Relevant law: Sections 80F-80I, ERA 96
The right to request flexible working was considered by the EAT in the following case:
Warehouse assistant Mrs Rutty made an informal request to reduce her hours to look after her grandchild. When this was turned down she made a formal request to move to a three-day week under the ERA 96. Her employer refused, saying that it would have a detrimental impact on performance in the warehouse.
The EAT said that the tribunal was allowed to examine the employer’s reason for refusing the request, to test whether it was factually correct, but not to second-guess its fairness or reasonableness. In particular, the tribunal was allowed to look at the effect of granting the request — including examining whether the employer could have coped with the revised hours without disruption, what other staff felt about the request for flexible working and whether they could have made up the time.
The EAT concluded that the employer’s assertion that a three-day week would have a detrimental effect on performance was not supported by the evidence, and that the employer had not carried out any investigations to see whether her request could be complied with. Rutty’s claim was successful.

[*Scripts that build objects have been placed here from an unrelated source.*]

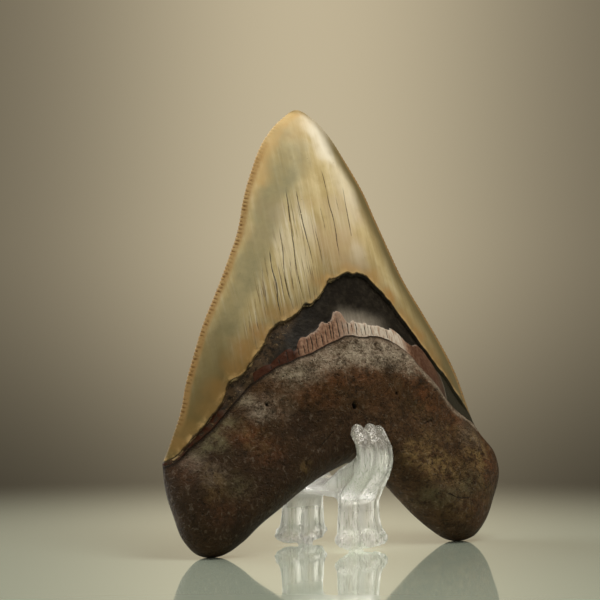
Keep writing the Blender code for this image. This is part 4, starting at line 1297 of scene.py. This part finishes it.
def light_background(scene, colours):
    """A plain soft background: a pool of light on a far wall, darker towards the table."""
    world = scene.world = bpy.data.worlds.new("studio")
    s = Shades(world, "Background", "Generated", 1.0)
    x, y, z = s.apart(s.place)
    level = s.add("ShaderNodeVectorMath", {0: s.point(x, y, 0.0)}, operation="NORMALIZE")
    x, y = s.apart(level)[:2]
    sin, cos = math.sin(WALL_TURN), math.cos(WALL_TURN)
    off = x * sin + y * cos - 1.0
    left = y * sin - x * cos
    pool = 0.25 + s.maths("EXPONENT", off * POOL_FOCUS) * 0.75
    far_wall = pool * (0.28 + z.ramp(-0.113, 0.0785) * 0.72)
    # Pale walls to the left and right of the view, behind the tooth
    sides = left.ramp(0.22, 0.36) * LEFT_WALL + left.ramp(-0.62, -0.78) * RIGHT_WALL
    sides = sides * off.ramp(-0.95, -0.6) * z.ramp(0.32, 0.12)
    total = far_wall + sides
    s.put("Strength", total)
    s.put("Color", s.layered(colours.wall, (s.maths("DIVIDE", sides, total), colours.side_wall)))


def add_light(name, place, target, size, power, tint):
    """A soft light, (width, height) in size, that faces its target."""
    light = bpy.data.lights.new(name, "AREA")
    light.shape = "RECTANGLE"
    light.size, light.size_y = size
    light.energy = power
    light.color = tint
    made = bpy.data.objects.new(name, light)
    made.location = place
    made.rotation_euler = (Vector(target) - Vector(place)).to_track_quat("-Z", "Y").to_euler()
    bpy.context.scene.collection.objects.link(made)


def add_camera(scene):
    """The camera, low and to the left of the display face."""
    camera = bpy.data.cameras.new("camera")
    camera.sensor_width = 36.0
    camera.lens = CAMERA_LENS
    made = bpy.data.objects.new("camera", camera)
    made.location = CAMERA_PLACE
    made.rotation_euler = [math.radians(turn) for turn in CAMERA_TURN]
    scene.collection.objects.link(made)
    scene.camera = made


class FOSSIL_PT_pieces(bpy.types.Panel):
    """The pieces of the fossil and their settings"""

    bl_idname = "FOSSIL_PT_pieces"
    bl_label = "Fossil tooth"
    bl_space_type = "VIEW_3D"
    bl_region_type = "UI"
    bl_category = "Fossil"

    def draw(self, context):
        for operator in (FOSSIL_OT_add_tooth, FOSSIL_OT_add_stand, FOSSIL_OT_set_stage):
            self.layout.operator(operator.bl_idname)
        for group in (context.scene.fossil_sizes, context.scene.fossil_colours):
            box = self.layout.box()
            for name in group.bl_rna.properties.keys():
                if name not in ("rna_type", "name"):
                    box.prop(group, name)


CLASSES = (
    FossilColours,
    FossilSizes,
    FOSSIL_OT_add_tooth,
    FOSSIL_OT_add_stand,
    FOSSIL_OT_set_stage,
    FOSSIL_PT_pieces,
)


def register():
    for each in CLASSES:
        bpy.utils.register_class(each)
    bpy.types.Scene.fossil_colours = bpy.props.PointerProperty(type=FossilColours)
    bpy.types.Scene.fossil_sizes = bpy.props.PointerProperty(type=FossilSizes)


def unregister():
    del bpy.types.Scene.fossil_sizes
    del bpy.types.Scene.fossil_colours
    for each in reversed(CLASSES):
        bpy.utils.unregister_class(each)


def main():
    register()
    bpy.ops.fossil.add_tooth()
    bpy.ops.fossil.add_stand()
    bpy.ops.fossil.set_stage()


if __name__ == "__main__":
    main()
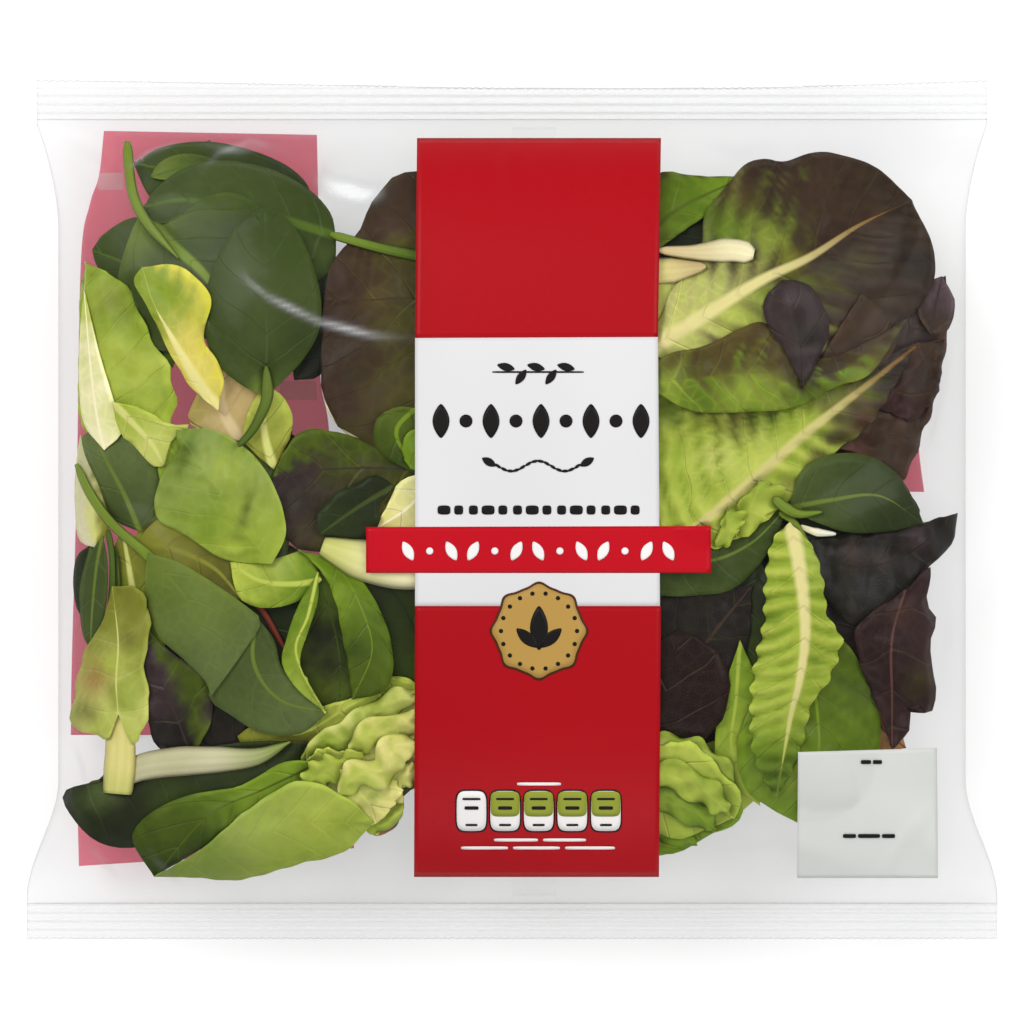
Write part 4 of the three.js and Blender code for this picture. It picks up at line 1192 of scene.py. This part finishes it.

Commotion Ltd v Rutty [2006] IRLR 171
Both employee and companion have the right not to be victimised or dismissed for a reason concerned with a request for flexible working (sections 47E and 104C, ERA 96).
A refusal to allow a worker to reduce their hours could also amount to indirect sex discrimination (see Chapter 6). The Court of Appeal has held that a refusal to allow an employee to work on a job-share basis was sex discrimination and could not be justified when the employer had failed to show that the job could not be done on that basis (Hardys & Hansons plc v Lax [2005] IRLR 726).
In Shaw v CCL Ltd (UKEAT/0512/06), the EAT held that a refusal to allow part-time work was both direct and indirect discrimination and amounted to a breach of contract, entitling the employee to resign and claim constructive dismissal.
In Mitchell v David Evans Agricultural Ltd (EAT/0083/06), the EAT said that when deciding whether an employer was justified in refusing an employee’s request to work part-time, the tribunal should have undertaken a proper analysis of the needs of the business, and considered whether the proposal for a full-time worker was “reasonably necessary”.